Hilary Mantel herself experienced such a dizzying rise to become in the last decade or so the reigning queen of historical fiction
Historical novelists, though, face questions about whether their work is legitimate, and whether their narrative is true. The trueness of the narrative for a reader is often found in the history books they grew up with, but as Mantel pointed out, a reader ought to be wise to the many kinds of evidence there are and how they can be used. “From history, I know what they [historical characters like Cromwell or Danton] do, but I can’t with any certainty know what they think or feel.”
So how did Mantel, the novelist, approach history in a way that would be palatable to historians and other readers? “Evidence is always partial. Facts are not truth, though they are part of it—information is not knowledge. And history is not the past—it is the method we have evolved of organising our ignorance of the past,” she explained in an interview. However, readers still ceded historians moral authority and believed that they told the truth.
“What we have left of the past, when the centuries have run through it is simply a few scraps of writing, a few stones and scraps of cloth. It is no more ‘the past’ than a birth certificate is a birth, or a script is a performance… It is the multiplication of the evidence of fallible and biased witnesses, combined with incomplete accounts of actions not fully understood by the people who performed them.”
In the Cromwell trilogy, she was fascinated by the undercurrents that run under political discourse and the elements that occurred at the symbolic level. Mantel’s concern was with the drama of the interior life of her characters, ie how Cromwell and the others thought (mostly) and felt (less so). And it was that point— where the enacted met the dreamed, where politics met psychology, where the private and the public met — Mantel tackled so brilliantly to reveal the drama fuelling the actions of those historical figures.

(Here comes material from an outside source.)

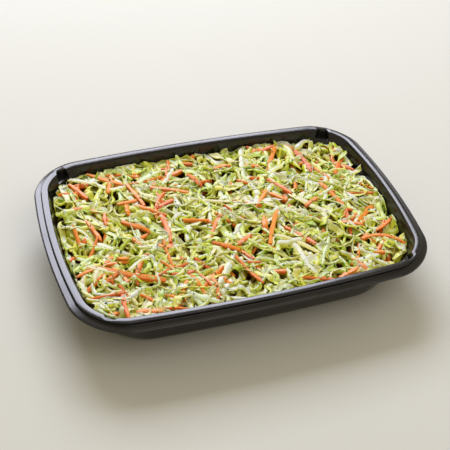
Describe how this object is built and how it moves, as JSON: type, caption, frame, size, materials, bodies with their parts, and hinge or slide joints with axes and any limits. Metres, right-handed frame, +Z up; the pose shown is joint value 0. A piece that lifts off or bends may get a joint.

IN THE SECOND BOOK of the trilogy, Bring up the Bodies, we follow the fall of Anne Boleyn and the fickle Henry VIII’s desire to wed Jane Seymour. Cromwell, now the King’s Chief Minister, has to walk a dangerous path and find a solution that gets rid of the powerful Anne (whom he had championed in Wolf Hall) and smooth the path toward making Jane the queen. Through Cromwell’s gaze, Mantel shines a light on the machinations of Jane’s powerful relatives and Anne’s bold moves to hang on to power. The book ends in May 1536 with Anne Boleyn’s head struck off by a hired French executioner. Her crime: adultery.
The Mirror and the Light, the final and the most sublime part of her trilogy, spans the last four years of Thomas Cromwell’s life from the moment of Anne Boleyn’s execution to his own execution in 1540. Cromwell, who was instrumental in concocting the false charges of adultery against Boleyn, breakfasts with the victors, but her death and the subsequent death of now-Queen Jane Seymour in childbirth puts his position on knife-edge. His powerful enemies gather and unite around the Duke of Norfolk, while waiting and egging the fickle king to lose faith in Cromwell. “Your whole life depends on the next beat of Henry’s heart, and your future on his smile or frown,” a gleeful imperial ambassador reminds Cromwell.
The Mirror and the Light brings us Cromwell’s interiority as he reflects on his past actions and tries to make sense of his own story—how a blacksmith’s son could become the second most powerful man in England. It is like he is observing himself as he reflects on his family, his dead children, and his betrayals and deeds done for his masters (Cardinal Wolsey and Henry VIII). As Cromwell nears his end, their ghosts crowd in, and he becomes more mysterious to himself. In the previous two books, his power depends on making himself indispensable to his masters, but not in this one. As an Earl, he enters the realm of dynastic politics and becomes personally powerful, but also more vulnerable.
His intelligence and ability to discern the true motives behind the courtierly masks, his strategy to keep the spies his enemies sent close because they might send a worse man, and his efforts to woo these spies into his camp by treating them well — all are brilliantly laid out in the trilogy. When those closest to him abandon him at the end, he is surprised because he had been a good master to them and had expected love and loyalty in return. Such naivety on his part surprises us, the readers. How can such a perceptive man have failed to perceive the true intentions of these spies turned friends turned enemies? But he provides us the answer in his musings on his early life as an apprentice to a Florentine banker. He tells us he still loves the Italian master who took him into his counting house, and that the relationship nurtured by a good master and those he governs is more precious than the love between father and son. His surprise then, comes from the hope he carries about human nature; that human nature will better itself if given the right conditions (as he had hoped for the poor of England with the Reforms). Through these subtle moves, Mantel humanises not just Cromwell but also history’s narration, one that combines the inner drama of the protagonists’ thoughts with their outer deeds. The Mirror and the Light is Hilary Mantel’s swan song and deserves the highest accolades for interweaving the symbolic and the dreamed in Cromwell’s inner life with the enacted and the perceived in his public life to create a rich historical tapestry, one that informs, illuminates and captivates the reader.